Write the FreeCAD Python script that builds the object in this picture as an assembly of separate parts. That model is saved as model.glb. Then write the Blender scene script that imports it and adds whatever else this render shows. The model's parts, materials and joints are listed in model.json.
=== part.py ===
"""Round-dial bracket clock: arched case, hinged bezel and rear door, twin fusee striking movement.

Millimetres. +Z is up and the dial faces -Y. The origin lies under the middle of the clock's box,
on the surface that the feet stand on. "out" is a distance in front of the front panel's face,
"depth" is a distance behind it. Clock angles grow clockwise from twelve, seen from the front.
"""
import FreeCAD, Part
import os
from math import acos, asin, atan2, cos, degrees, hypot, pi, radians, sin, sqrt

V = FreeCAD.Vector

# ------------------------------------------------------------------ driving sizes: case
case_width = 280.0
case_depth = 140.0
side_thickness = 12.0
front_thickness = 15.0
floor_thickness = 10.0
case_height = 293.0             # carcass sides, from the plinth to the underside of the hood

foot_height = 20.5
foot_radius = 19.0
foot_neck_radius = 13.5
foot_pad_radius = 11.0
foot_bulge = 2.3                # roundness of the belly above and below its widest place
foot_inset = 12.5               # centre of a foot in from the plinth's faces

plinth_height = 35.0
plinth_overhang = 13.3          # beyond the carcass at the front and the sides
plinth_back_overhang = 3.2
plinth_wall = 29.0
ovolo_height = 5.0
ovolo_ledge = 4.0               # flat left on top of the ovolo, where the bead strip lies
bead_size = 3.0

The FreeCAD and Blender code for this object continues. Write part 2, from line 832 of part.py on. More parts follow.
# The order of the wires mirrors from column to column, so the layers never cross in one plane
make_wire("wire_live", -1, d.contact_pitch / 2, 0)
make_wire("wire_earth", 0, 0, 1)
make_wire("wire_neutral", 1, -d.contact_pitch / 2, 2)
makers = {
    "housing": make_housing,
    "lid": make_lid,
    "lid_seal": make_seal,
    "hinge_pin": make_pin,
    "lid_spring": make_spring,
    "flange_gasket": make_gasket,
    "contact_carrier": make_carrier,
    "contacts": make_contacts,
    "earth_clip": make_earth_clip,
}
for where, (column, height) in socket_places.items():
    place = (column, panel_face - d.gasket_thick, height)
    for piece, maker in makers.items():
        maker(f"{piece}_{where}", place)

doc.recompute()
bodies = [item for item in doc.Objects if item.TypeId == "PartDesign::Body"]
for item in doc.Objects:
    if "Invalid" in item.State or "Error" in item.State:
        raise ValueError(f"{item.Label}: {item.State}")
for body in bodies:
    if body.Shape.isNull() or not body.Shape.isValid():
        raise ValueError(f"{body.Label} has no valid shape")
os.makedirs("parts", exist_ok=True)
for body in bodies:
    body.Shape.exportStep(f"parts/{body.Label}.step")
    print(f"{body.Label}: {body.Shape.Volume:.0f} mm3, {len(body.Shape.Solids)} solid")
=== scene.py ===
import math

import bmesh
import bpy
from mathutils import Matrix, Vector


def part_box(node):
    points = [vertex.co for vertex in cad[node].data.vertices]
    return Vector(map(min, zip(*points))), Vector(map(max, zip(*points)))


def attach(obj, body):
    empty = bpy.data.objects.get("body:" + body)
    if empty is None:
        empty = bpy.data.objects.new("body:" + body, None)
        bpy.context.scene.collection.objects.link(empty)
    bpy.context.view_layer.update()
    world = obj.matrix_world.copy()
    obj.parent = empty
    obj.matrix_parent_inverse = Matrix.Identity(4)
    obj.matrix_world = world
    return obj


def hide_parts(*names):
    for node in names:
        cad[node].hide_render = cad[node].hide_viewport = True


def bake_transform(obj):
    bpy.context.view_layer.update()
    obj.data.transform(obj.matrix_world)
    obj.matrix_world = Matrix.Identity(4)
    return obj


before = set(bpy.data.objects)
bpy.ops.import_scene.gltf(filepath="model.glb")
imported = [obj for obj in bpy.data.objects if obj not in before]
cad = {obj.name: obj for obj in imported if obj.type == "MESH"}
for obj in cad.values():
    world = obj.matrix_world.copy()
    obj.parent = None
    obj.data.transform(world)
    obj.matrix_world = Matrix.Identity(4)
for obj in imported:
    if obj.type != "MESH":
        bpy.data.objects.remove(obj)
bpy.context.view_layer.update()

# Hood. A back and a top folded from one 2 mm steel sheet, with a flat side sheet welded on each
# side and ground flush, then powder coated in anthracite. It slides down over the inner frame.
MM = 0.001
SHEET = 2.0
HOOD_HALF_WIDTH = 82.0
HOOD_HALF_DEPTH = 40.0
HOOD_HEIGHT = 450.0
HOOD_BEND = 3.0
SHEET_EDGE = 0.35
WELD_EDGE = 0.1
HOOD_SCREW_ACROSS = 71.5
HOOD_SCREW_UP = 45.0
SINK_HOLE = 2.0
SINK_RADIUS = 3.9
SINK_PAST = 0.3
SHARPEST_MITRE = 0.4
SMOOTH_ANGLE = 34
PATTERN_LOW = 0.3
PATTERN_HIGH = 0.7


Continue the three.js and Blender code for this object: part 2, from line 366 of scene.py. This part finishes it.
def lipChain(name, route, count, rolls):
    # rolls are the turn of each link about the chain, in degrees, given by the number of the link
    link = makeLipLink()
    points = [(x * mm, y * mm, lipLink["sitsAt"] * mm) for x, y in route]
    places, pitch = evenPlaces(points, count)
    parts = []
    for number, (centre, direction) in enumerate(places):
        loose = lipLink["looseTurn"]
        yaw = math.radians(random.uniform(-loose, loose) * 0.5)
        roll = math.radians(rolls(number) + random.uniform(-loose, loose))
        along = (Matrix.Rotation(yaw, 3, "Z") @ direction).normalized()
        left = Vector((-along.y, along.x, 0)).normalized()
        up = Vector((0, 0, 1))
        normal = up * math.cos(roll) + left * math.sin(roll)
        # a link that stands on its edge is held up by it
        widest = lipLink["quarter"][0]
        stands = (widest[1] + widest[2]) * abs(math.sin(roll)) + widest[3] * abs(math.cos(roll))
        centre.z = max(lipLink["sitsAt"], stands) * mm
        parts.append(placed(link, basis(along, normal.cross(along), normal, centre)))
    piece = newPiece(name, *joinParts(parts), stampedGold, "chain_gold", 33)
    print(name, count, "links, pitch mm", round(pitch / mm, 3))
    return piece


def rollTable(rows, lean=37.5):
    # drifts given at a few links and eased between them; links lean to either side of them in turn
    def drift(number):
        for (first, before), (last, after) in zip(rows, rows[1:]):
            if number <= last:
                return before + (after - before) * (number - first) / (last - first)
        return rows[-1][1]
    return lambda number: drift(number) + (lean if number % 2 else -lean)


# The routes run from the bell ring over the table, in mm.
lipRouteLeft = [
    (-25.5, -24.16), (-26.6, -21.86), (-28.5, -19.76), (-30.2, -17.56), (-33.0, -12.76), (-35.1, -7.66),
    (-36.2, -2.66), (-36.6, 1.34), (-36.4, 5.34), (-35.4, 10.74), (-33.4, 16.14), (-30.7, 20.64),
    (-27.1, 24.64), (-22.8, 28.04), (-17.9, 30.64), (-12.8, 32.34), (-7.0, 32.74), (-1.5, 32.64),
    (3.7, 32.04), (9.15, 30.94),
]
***
**Task requirements**
Make an exact transcription of the lines from the line with "doc.recompute()" through the line with "bpy.context.scene.collection.objects.link(empty)", inclusive, omitting all others.

**Exercise response**
doc.recompute()
bodies = [item for item in doc.Objects if item.TypeId == "PartDesign::Body"]
for item in doc.Objects:
    if "Invalid" in item.State or "Error" in item.State:
        raise ValueError(f"{item.Label}: {item.State}")
for body in bodies:
    if body.Shape.isNull() or not body.Shape.isValid():
        raise ValueError(f"{body.Label} has no valid shape")
os.makedirs("parts", exist_ok=True)
for body in bodies:
    body.Shape.exportStep(f"parts/{body.Label}.step")
    print(f"{body.Label}: {body.Shape.Volume:.0f} mm3, {len(body.Shape.Solids)} solid")
=== scene.py ===
import math

import bmesh
import bpy
from mathutils import Matrix, Vector


def part_box(node):
    points = [vertex.co for vertex in cad[node].data.vertices]
    return Vector(map(min, zip(*points))), Vector(map(max, zip(*points)))


def attach(obj, body):
    empty = bpy.data.objects.get("body:" + body)
    if empty is None:
        empty = bpy.data.objects.new("body:" + body, None)
        bpy.context.scene.collection.objects.link(empty)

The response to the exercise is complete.